City Seminary of Sacramento is a conservative, evangelical seminary in Sacramento, California.

History
Established in 2000, it offers a seminary education to students from a variety of denominational backgrounds. It is dedicated to the philosophy that "no student called to the preaching ministry should be denied an education for financial reasons." Since its founding, the seminary has raised private funding to supply all scholarship requests, and as a matter of policy, forbids students to go into debt to pay for tuition.

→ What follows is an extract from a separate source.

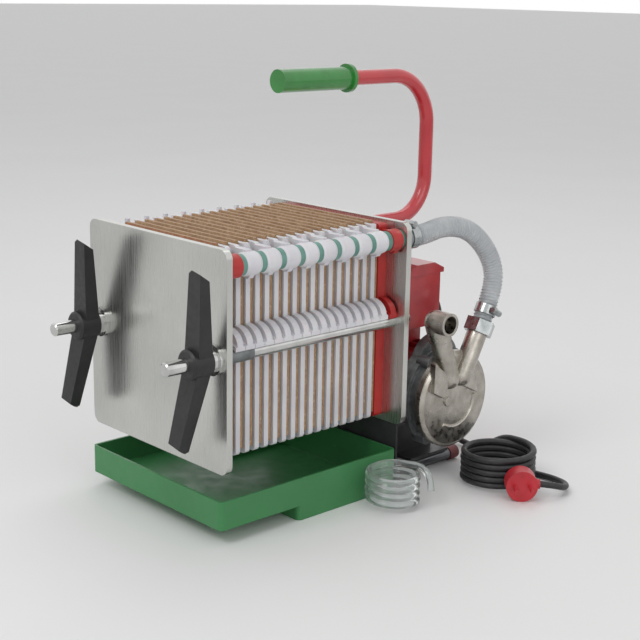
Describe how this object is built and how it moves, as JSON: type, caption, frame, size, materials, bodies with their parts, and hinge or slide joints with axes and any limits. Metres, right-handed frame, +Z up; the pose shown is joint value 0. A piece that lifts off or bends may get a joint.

In 2021, the Board of Governors approved the launch of the Seminario Reformado de las Américas, based in Quito, Ecuador, offering a similar tuition debt-free program for Spanish-speaking students in North and Siuth America. All faculty are drawn from the Reformed Church in the United States, United Reformed Churches in North America, Presbyterian Church of America, and Reformed Presbyterian Church of North America. The City Seminary student body is drawn largely from among the Sacramento area's minority communities and caters especially to older working students with families that cannot afford to leave their employment and travel to a distant seminary, while the Quito campus offers both regional in-person classes and distance learning.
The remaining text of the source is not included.